Jonas Ranstam

Independent medical statistician

Stata, R and SQL

A statistical project often includes data from a number of datasets in different formats, e.g. text-files, Stata data files, SAS data files, SPSS data files and Excel workbooks. Irrespective of whether these data are analysed using R or Stata, it can be a logistic advantage to collect all the data fomr all the files into one database before developing programs for the statistical analysis. SQL is a very useful language for storing, changing, linking and retrieving data in databases, and SQL databases can, in addition to data, also include documents like case record forms, study protocols, analysis plans, internal reports and scientific manuscripts.

Stata does not support SQL directly (apart from via ODBC), but an SQLite database can easily be generated using the RSQLite package in R, which also has other packages that can read and write data files in Stata format. SQLite provides a full-featured SQL implementation and is probably the most widely-used database software in the world.

A simple example of how to create an SQLite database, db.sqlite, with data from an Excel workbook with two data sheets and a Stata data file is presented here.

library(RSQLite)
library(readstata13)
library(gdata)

data1 <- read.xls("~/path/data.xlsx", sheet=1)
data2 <- read.xls("~/path/data.xlsx", sheet=2)
data3 <- read.dta13("~/path/data.dta")

db <- dbConnect(SQLite(), dbname="~/path/db.sqlite")

dbWriteTable(db, "sheet1", data1)
dbWriteTable(db, "sheet2", data2)
dbWriteTable(db, "stata", data3)

dbDisconnect(db)

With these files, the SQLite database includes these tables.

sheet1 (from the Excel file ~/path/data.xls)
+-----------+-----------+-----------+
| seqnr     | id        | test      |
+-----------+-----------+-----------+
| 1         | 1         | 12        |
| 2         | 1         | 23        |
| 3         | 2         | 21        |
| 4         | 2         | 44        |
| 5         | 3         | 23        |
| 6         | 3         | 41        |
| 7         | 4         | 23        |
| 8         | 4         | 42        |
| 9         | 5         | 11        |
| 10        | 5         | 12        |
+-----------+-----------+-----------+

sheet2 (from the Excel file ~/path/data.xls)
+-----------+-----------+-----------+
| seqnr     | id        | name      |
+-----------+-----------+-----------+
| 1         | 1         | A         |
| 2         | 2         | B         |
| 3         | 3         | C         |
| 4         | 4         | D         | 
| 5         | 5         | E         |
+-----------+-----------+-----------+

stata (from the Stata file ~/path/data.dta)
+-----------+-----------+
| id        | mmol      |
+-----------+-----------+
| 1         | 0.12      |
| 2         | 0.14      |
| 3         | 0.18      |
| 4         | 0.19      |
| 5         | 0.09      |
| 6         | 0.13      |
| 7         | 0.11      |
| 8         | 0.08      |
| 9         | 0.14      |
| 10        | 0.11      |
+-----------+-----------+

The data in the different tables of the database db.sqlite can now be linked and retrieved for statistical analysis by executing an SQL query. The data can then be exported as a data file in Stata’s format, expdata.dta.

library(RSQLite)
library(readstata13)

db <- dbConnect(SQLite(), dbname="~/path/db.sqlite")
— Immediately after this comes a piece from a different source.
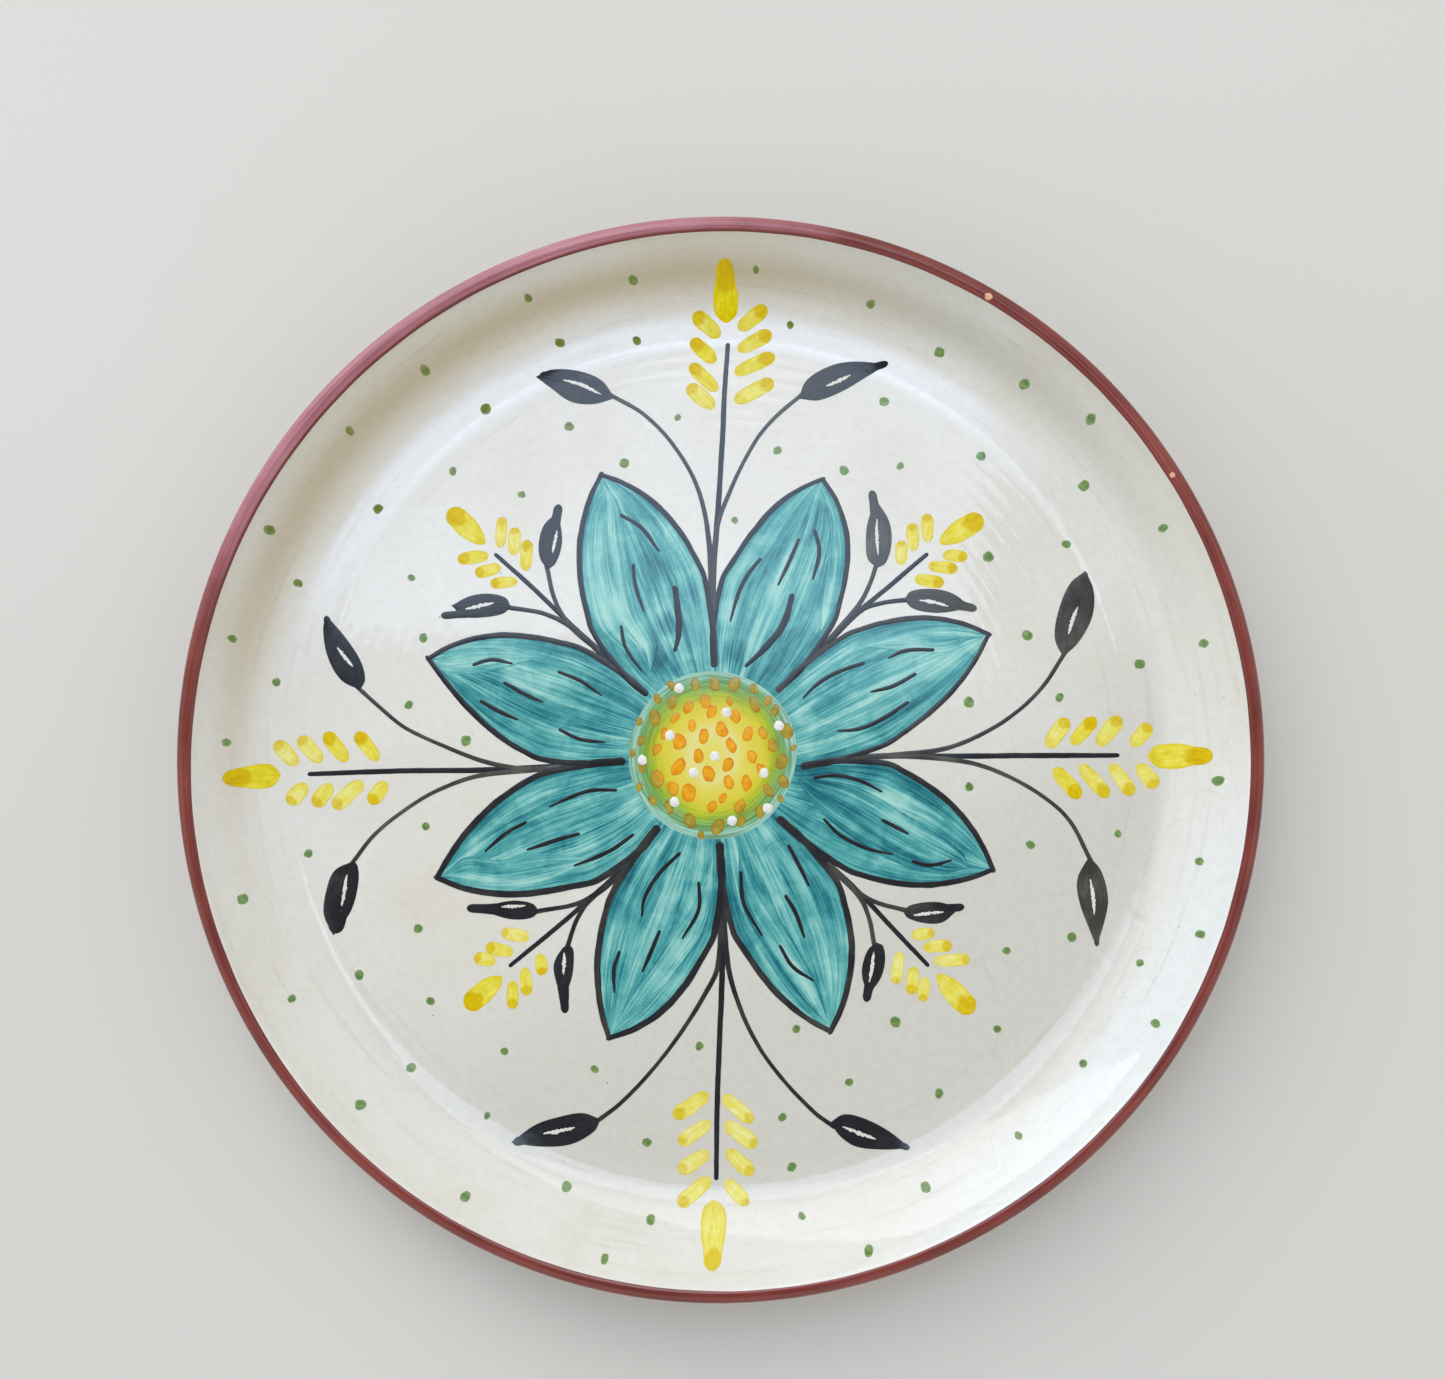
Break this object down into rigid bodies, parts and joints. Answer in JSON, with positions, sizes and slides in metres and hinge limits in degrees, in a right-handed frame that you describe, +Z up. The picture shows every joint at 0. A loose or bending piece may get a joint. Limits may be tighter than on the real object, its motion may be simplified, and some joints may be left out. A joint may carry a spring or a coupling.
{
  "type": "ceramic plate",
  "caption": "Round ceramic plate with a curved wall, rolled lip and foot ring, its floor painted with a flower, leafy sprays and ears of grain.",
  "frame": {"origin": "middle of the foot ring's resting plane, on the plate's axis", "axes": "+Z up out of the well; +Y towards the ear of grain called north; +X towards the one called east"},
  "size_m": [0.27, 0.27, 0.0255],
  "materials": {
    "clay": "unglazed fired earthenware, matte",
    "glaze": "glossy cream-white glaze",
    "rim_oxide": "glossy red-brown oxide band",
    "teal_paint": "streaky translucent teal brushwork under glaze",
    "yellow_paint": "translucent yellow dabs under glaze",
    "green_paint": "green shading to yellow, banded on the wheel",
    "black_ink": "glossy black brush line",
    "white_enamel": "raised glossy white enamel"
  },
  "bodies": {
    "root": {"back_glaze": "glaze", "base_glaze": "glaze", "clay_body": "clay", "enamel_dot_01": "white_enamel", "enamel_dot_02": "white_enamel", "enamel_dot_03": "white_enamel", "enamel_dot_04": "white_enamel", "enamel_dot_05": "white_enamel", "enamel_dot_06": "white_enamel", "enamel_dot_07": "white_enamel", "enamel_dot_08": "white_enamel", "enamel_dot_09": "white_enamel", "enamel_dot_10": "white_enamel", "enamel_dot_11": "white_enamel", "face_glaze": "glaze", "flower_centre": "green_paint", "flower_outline": "black_ink", "petal_ene": "teal_paint", "petal_ese": "teal_paint", "petal_nne": "teal_paint", "petal_nnw": "teal_paint", "petal_sse": "teal_paint", "petal_ssw": "teal_paint", "petal_wnw": "teal_paint", "petal_wsw": "teal_paint", "rim_band": "rim_oxide", "spray_east": "black_ink", "spray_north": "black_ink", "spray_north_east": "black_ink", "spray_north_west": "black_ink", "spray_south": "black_ink", "spray_south_east": "black_ink", "spray_south_west": "black_ink", "spray_west": "black_ink", "tip_grain_east": "yellow_paint", "tip_grain_north": "yellow_paint", "tip_grain_north_east": "yellow_paint", "tip_grain_north_west": "yellow_paint", "tip_grain_south": "yellow_paint", "tip_grain_south_east": "yellow_paint", "tip_grain_south_west": "yellow_paint", "tip_grain_west": "yellow_paint"}
  },
  "joints": []
}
sql <- "SELECT sheet1.id, sheet2.name, sheet1.test, stata.mmol
        FROM sheet1 
        LEFT JOIN sheet2 ON sheet1.id=sheet2.id
        LEFT JOIN stata ON sheet1.id=stata.id"
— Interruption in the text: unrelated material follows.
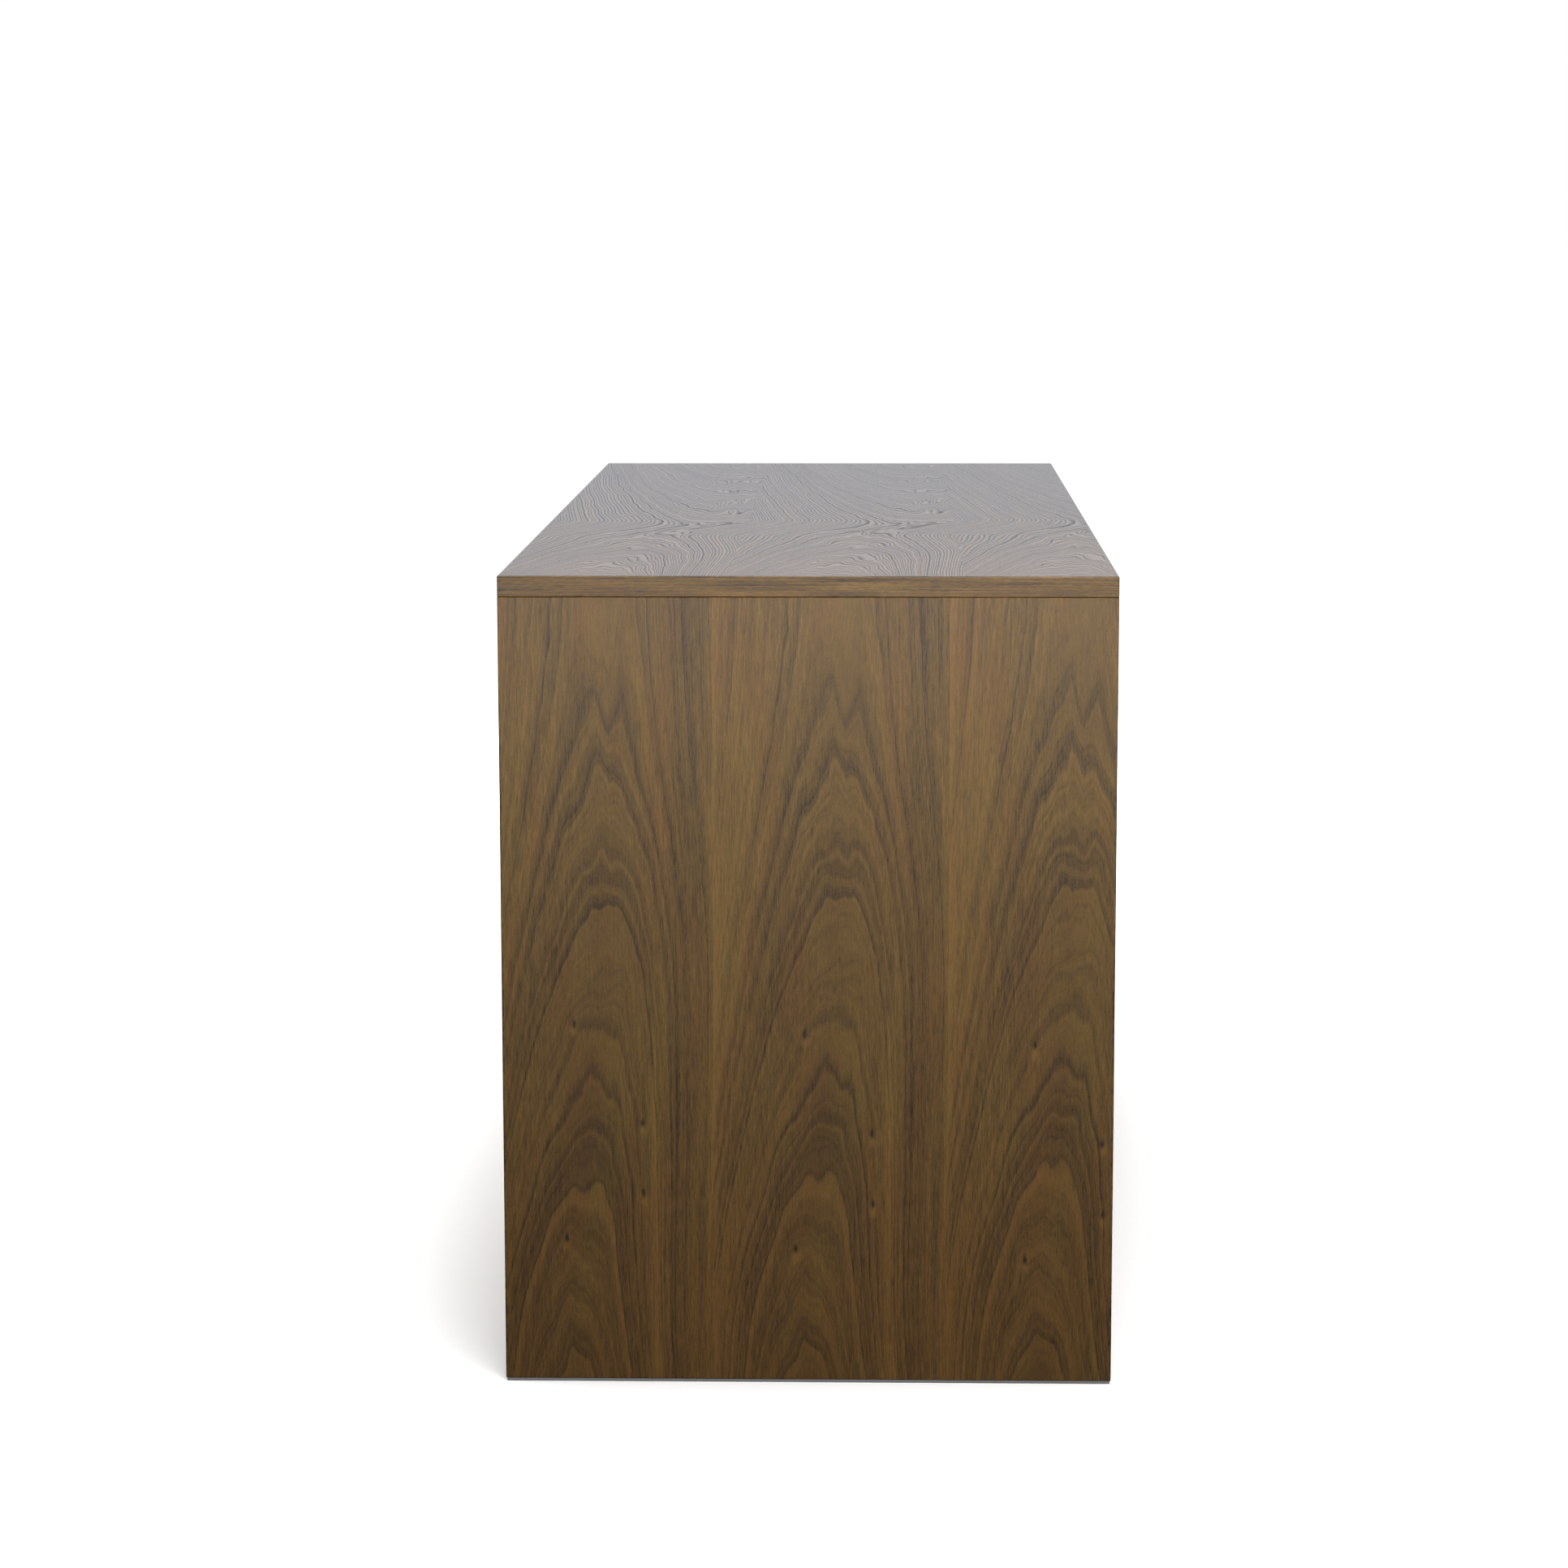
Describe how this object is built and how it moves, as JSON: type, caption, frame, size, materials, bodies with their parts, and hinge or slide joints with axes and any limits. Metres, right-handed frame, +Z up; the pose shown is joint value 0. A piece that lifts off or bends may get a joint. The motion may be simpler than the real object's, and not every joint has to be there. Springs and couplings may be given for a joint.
{
  "type": "cube storage unit",
  "caption": "Long low walnut-veneered storage unit of square cubes: open cubes above, drawers in the middle and cupboards with doors at the ends below.",
  "frame": {"origin": "on the floor, under the middle of the unit", "axes": "+X along the length towards the right-hand end as seen from the front, +Y from the front to the back, +Z up"},
  "size_m": [1.447, 0.55, 0.736],
  "materials": {
    "walnut_veneer": "satin clear-coated walnut veneer, grain upright on the end panels and along the top",
    "walnut_banding": "satin clear-coated walnut edge banding",
    "drawer_box_wood": "clear-coated birch plywood",
    "dowel_wood": "plain beech",
    "glide_plastic": "pale grey felted plastic strip",
    "cam_zinc": "die-cast zinc",
    "zinc_plated_steel": "zinc-plated steel",
    "steel_balls_and_cages": "steel balls in pressed steel cages",
    "turned_steel": "turned steel",
    "bush_plastic": "dark brown nylon",
    "magnet_steel": "magnet with steel pole pieces"
  },
  "bodies": {
    "carcass": {"top_panel": "walnut_veneer", "top_edge_banding": "walnut_banding", "left_end_panel": "walnut_veneer", "right_end_panel": "walnut_veneer", "end_panel_edge_banding": "walnut_banding", "bottom_panel": "walnut_veneer", "left_divider": "walnut_veneer", "middle_divider": "walnut_veneer", "right_divider": "walnut_veneer", "divider_edge_banding": "walnut_banding", "shelf_1": "walnut_veneer", "shelf_2": "walnut_veneer", "shelf_3": "walnut_veneer", "shelf_4": "walnut_veneer", "shelf_edge_banding": "walnut_banding", "left_back_panel": "walnut_veneer", "right_back_panel": "walnut_veneer", "back_panel_screws": "zinc_plated_steel", "glide_strips": "glide_plastic", "cam_housings": "cam_zinc", "cam_bolts": "zinc_plated_steel", "wood_dowels": "dowel_wood", "divider_screws": "zinc_plated_steel", "left_drawer_cabinet_rails": "zinc_plated_steel", "right_drawer_cabinet_rails": "zinc_plated_steel", "cabinet_rail_screws": "zinc_plated_steel", "door_pivot_bushes": "bush_plastic", "door_catches": "bush_plastic", "door_catch_magnets": "magnet_steel", "door_catch_screws": "zinc_plated_steel"},
    "left_drawer": {"left_drawer_front": "walnut_veneer", "left_drawer_box_front": "drawer_box_wood", "left_drawer_left_side": "drawer_box_wood", "left_drawer_right_side": "drawer_box_wood", "left_drawer_box_back": "drawer_box_wood", "left_drawer_bottom": "drawer_box_wood", "left_drawer_box_rails": "zinc_plated_steel", "left_drawer_screws": "zinc_plated_steel"},
    "left_drawer_middle_rails": {"left_drawer_middle_rails": "zinc_plated_steel"},
    "left_drawer_outer_cages": {"left_drawer_outer_ball_cages": "steel_balls_and_cages"},
    "left_drawer_inner_cages": {"left_drawer_inner_ball_cages": "steel_balls_and_cages"},
    "right_drawer": {"right_drawer_front": "walnut_veneer", "right_drawer_box_front": "drawer_box_wood", "right_drawer_left_side": "drawer_box_wood", "right_drawer_right_side": "drawer_box_wood", "right_drawer_box_back": "drawer_box_wood", "right_drawer_bottom": "drawer_box_wood", "right_drawer_box_rails": "zinc_plated_steel", "right_drawer_screws": "zinc_plated_steel"},
    "right_drawer_middle_rails": {"right_drawer_middle_rails": "zinc_plated_steel"},
    "right_drawer_outer_cages": {"right_drawer_outer_ball_cages": "steel_balls_and_cages"},
    "right_drawer_inner_cages": {"right_drawer_inner_ball_cages": "steel_balls_and_cages"},
    "left_door": {"left_door": "walnut_veneer", "left_door_pivot_pins": "turned_steel", "left_door_strike_plate": "zinc_plated_steel", "left_door_strike_screws": "zinc_plated_steel"},
    "right_door": {"right_door": "walnut_veneer", "right_door_pivot_pins": "turned_steel", "right_door_strike_plate": "zinc_plated_steel", "right_door_strike_screws": "zinc_plated_steel"}
  },
  "joints": [
    {"name": "left_drawer_slide", "type": "slide", "parent": "carcass", "child": "left_drawer", "axis": [0, -1, 0], "range_m": [0, 0.43]},
    {"name": "left_drawer_middle_rails_slide", "type": "slide", "parent": "carcass", "child": "left_drawer_middle_rails", "axis": [0, -1, 0], "range_m": [0, 0.216]},
    {"name": "left_drawer_outer_cages_slide", "type": "slide", "parent": "carcass", "child": "left_drawer_outer_cages", "axis": [0, -1, 0], "range_m": [0, 0.108]},
    {"name": "left_drawer_inner_cages_slide", "type": "slide", "parent": "carcass", "child": "left_drawer_inner_cages", "axis": [0, -1, 0], "range_m": [0, 0.3235]},
    {"name": "right_drawer_slide", "type": "slide", "parent": "carcass", "child": "right_drawer", "axis": [0, -1, 0], "range_m": [0, 0.43]},
    {"name": "right_drawer_middle_rails_slide", "type": "slide", "parent": "carcass", "child": "right_drawer_middle_rails", "axis": [0, -1, 0], "range_m": [0, 0.216]},
    {"name": "right_drawer_outer_cages_slide", "type": "slide", "parent": "carcass", "child": "right_drawer_outer_cages", "axis": [0, -1, 0], "range_m": [0, 0.108]},
    {"name": "right_drawer_inner_cages_slide", "type": "slide", "parent": "carcass", "child": "right_drawer_inner_cages", "axis": [0, -1, 0], "range_m": [0, 0.3235]},
    {"name": "left_door_pivot", "type": "hinge", "parent": "carcass", "child": "left_door", "pos_m": [-0.6735, -0.2645, 0.191], "axis": [0, 0, -1], "range_deg": [0, 110]},
    {"name": "right_door_pivot", "type": "hinge", "parent": "carcass", "child": "right_door", "pos_m": [0.6735, -0.2645, 0.191], "axis": [0, 0, 1], "range_deg": [0, 110]}
  ],
  "couplings": [
    {"joint": "left_drawer_middle_rails_slide", "follows": "left_drawer_slide", "ratio": 0.5},
    {"joint": "left_drawer_outer_cages_slide", "follows": "left_drawer_slide", "ratio": 0.25},
    {"joint": "left_drawer_inner_cages_slide", "follows": "left_drawer_slide", "ratio": 0.75},
    {"joint": "right_drawer_middle_rails_slide", "follows": "right_drawer_slide", "ratio": 0.5},
    {"joint": "right_drawer_outer_cages_slide", "follows": "right_drawer_slide", "ratio": 0.25},
    {"joint": "right_drawer_inner_cages_slide", "follows": "right_drawer_slide", "ratio": 0.75}
  ]
}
query <- dbGetQuery(db, sql)

save.dta13(query, "~/path/expdata.dta")

dbDisconnect(db)

The scripts can be run from inside Stata using an R source file using rsource.ado.

The exported Stata data file, expdata.dta, would with the above SQL query include these data.

. list, clean

       id   name   test   mmol  
  1.    1      A     12    .12  
  2.    1      A     23    .12  
  3.    2      B     21    .14  
  4.    2      B     44    .14  
  5.    3      C     23    .18  
  6.    3      C     41    .18  
  7.    4      D     23    .19  
  8.    4      D     42    .19  
  9.    5      E     11    .09  
 10.    5      E     12    .09 

An alternative way of retrieving the data is to run a simple shell command in Stata executing an SQLite query and saving the output in a csv-file that can be directly imported into Stata.

local query="SELECT sheet1.id, sheet2.name, sheet1.test, stata.mmol FROM sheet1 LEFT JOIN sheet2 ON sheet1.id=sheet2.id LEFT JOIN stata ON sheet1.id=stata.id;"
!(sqlite3 ~/path/db.sqlite -header -separator ", " "`query'" > ~/path/expdata.csv)

The command for importing this csv-file into Stata is “import delimited tmp.csv, varnames(1) clear”.